__Requirements__.
Quote only the lines from the line containing "What bpy script" to the line containing "a half-lap hinge.", with both of those lines included, please, exactly as written.

__Supplied material__.
....
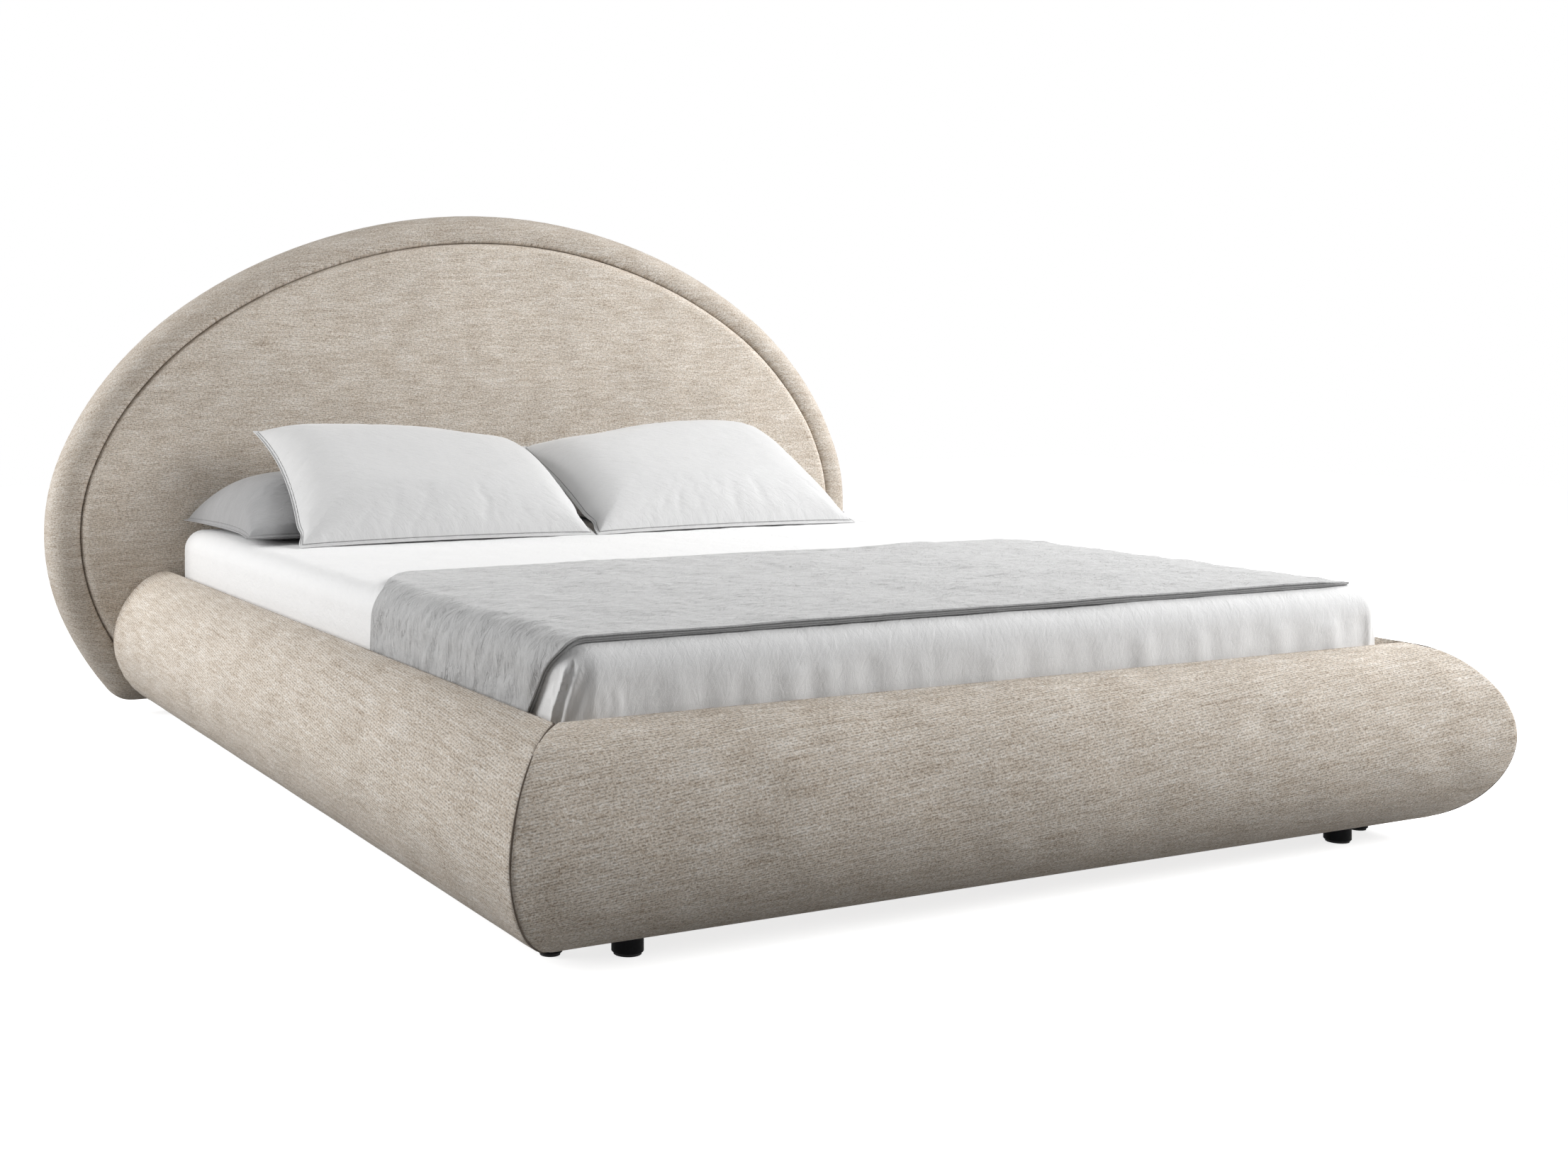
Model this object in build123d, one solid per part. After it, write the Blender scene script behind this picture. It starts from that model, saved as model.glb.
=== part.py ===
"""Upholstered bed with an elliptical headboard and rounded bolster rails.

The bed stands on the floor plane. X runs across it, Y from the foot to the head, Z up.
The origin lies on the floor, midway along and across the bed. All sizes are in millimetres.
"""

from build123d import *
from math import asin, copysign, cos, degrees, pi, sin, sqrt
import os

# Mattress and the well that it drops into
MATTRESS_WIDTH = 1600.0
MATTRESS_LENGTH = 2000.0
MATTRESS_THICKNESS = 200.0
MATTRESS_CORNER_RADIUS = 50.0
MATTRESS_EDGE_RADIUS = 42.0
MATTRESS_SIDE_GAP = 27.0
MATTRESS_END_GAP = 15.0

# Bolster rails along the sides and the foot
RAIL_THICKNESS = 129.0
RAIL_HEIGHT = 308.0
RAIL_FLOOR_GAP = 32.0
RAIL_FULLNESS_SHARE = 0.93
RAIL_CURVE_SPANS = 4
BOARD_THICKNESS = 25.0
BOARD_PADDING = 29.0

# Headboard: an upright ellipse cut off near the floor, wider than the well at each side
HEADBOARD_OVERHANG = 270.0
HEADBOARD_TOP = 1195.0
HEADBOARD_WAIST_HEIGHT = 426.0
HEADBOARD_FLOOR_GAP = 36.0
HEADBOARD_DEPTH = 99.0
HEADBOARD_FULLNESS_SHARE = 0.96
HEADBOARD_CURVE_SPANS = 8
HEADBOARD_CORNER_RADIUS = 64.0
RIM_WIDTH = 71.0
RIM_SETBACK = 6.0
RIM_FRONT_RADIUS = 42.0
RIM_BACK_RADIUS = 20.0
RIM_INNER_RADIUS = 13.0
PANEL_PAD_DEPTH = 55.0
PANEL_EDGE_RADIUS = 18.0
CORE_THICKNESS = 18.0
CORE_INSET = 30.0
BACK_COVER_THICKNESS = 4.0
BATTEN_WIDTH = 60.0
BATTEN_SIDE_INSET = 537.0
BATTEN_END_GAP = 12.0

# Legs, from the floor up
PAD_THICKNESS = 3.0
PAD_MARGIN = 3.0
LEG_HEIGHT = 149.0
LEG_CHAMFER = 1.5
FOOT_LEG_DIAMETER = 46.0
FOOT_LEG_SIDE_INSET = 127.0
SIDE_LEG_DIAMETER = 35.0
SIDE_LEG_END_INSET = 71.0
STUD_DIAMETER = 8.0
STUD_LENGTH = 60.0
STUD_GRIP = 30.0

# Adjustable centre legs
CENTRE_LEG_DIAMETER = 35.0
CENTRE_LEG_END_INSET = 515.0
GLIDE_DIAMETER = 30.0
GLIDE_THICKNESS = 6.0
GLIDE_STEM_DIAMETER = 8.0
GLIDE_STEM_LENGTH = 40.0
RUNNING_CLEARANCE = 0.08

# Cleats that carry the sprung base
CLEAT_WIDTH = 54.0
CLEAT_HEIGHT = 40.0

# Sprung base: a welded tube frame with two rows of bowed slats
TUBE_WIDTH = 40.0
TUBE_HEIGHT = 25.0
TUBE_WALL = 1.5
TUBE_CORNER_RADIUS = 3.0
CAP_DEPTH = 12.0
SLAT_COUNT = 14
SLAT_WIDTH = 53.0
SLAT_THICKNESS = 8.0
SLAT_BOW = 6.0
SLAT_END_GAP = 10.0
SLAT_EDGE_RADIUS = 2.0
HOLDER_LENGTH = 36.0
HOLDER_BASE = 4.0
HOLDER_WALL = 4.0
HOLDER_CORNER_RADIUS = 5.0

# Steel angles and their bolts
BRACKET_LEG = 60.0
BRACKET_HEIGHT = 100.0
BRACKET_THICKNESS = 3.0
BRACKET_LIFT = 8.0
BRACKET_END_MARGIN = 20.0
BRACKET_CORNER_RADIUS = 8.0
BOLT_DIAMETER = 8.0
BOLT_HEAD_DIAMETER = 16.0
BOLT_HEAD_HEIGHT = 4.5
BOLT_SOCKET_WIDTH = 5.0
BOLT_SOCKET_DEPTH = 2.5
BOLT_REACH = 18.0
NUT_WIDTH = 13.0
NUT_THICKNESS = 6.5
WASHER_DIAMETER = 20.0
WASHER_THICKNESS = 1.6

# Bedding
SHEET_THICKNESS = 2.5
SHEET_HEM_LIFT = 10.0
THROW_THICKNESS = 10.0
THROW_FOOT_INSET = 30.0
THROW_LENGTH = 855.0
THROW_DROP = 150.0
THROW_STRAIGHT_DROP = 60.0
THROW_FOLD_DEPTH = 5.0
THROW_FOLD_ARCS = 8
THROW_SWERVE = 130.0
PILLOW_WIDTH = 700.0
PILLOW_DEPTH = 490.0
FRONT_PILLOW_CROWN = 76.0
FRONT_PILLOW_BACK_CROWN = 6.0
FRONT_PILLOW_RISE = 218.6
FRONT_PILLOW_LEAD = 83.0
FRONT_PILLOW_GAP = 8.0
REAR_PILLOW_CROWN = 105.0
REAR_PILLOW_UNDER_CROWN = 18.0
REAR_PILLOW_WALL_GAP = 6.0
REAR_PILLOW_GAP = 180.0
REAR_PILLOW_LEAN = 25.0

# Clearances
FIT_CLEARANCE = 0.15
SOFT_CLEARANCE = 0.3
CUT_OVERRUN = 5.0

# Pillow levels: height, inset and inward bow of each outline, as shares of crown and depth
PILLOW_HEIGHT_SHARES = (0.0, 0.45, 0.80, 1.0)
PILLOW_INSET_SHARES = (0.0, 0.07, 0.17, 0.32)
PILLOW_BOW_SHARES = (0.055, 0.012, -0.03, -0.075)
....
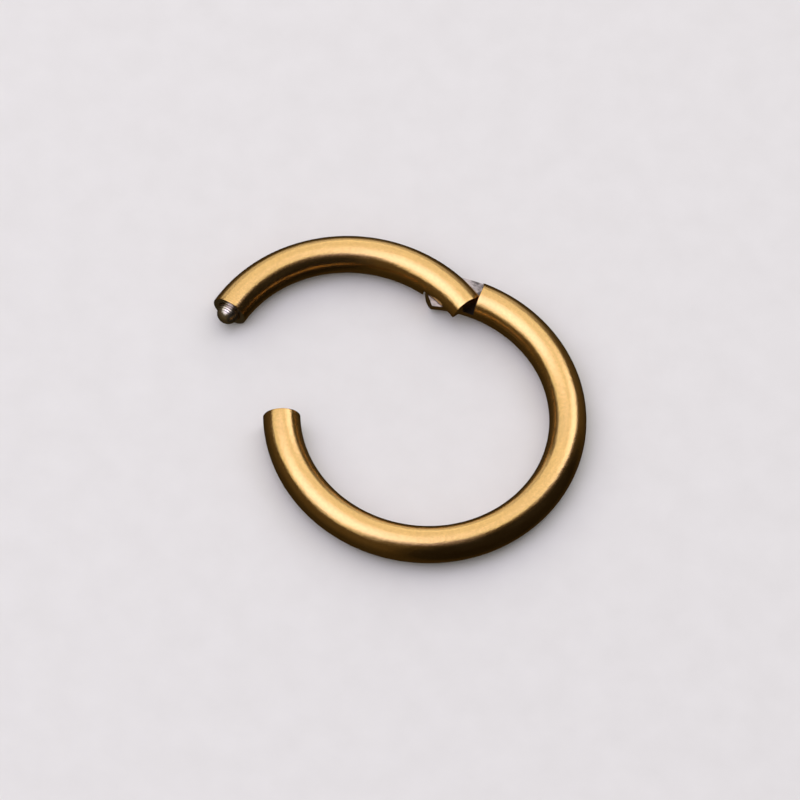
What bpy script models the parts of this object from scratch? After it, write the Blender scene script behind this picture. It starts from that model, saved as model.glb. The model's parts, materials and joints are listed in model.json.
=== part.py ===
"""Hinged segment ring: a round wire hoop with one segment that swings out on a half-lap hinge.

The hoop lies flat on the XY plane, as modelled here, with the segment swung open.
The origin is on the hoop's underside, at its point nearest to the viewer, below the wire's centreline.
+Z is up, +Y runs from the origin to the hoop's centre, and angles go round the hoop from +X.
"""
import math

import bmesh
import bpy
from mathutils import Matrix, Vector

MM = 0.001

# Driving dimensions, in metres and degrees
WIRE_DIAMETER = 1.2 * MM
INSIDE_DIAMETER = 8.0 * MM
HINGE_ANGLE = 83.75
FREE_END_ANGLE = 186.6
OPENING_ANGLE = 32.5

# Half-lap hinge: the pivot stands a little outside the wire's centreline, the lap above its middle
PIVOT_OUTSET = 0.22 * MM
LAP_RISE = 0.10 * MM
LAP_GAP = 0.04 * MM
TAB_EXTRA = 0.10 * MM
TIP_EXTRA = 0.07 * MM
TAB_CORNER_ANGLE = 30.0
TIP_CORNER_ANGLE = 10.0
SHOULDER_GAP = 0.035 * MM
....
__Task answer__.
What bpy script models the parts of this object from scratch? After it, write the Blender scene script behind this picture. It starts from that model, saved as model.glb. The model's parts, materials and joints are listed in model.json.
=== part.py ===
"""Hinged segment ring: a round wire hoop with one segment that swings out on a half-lap hinge.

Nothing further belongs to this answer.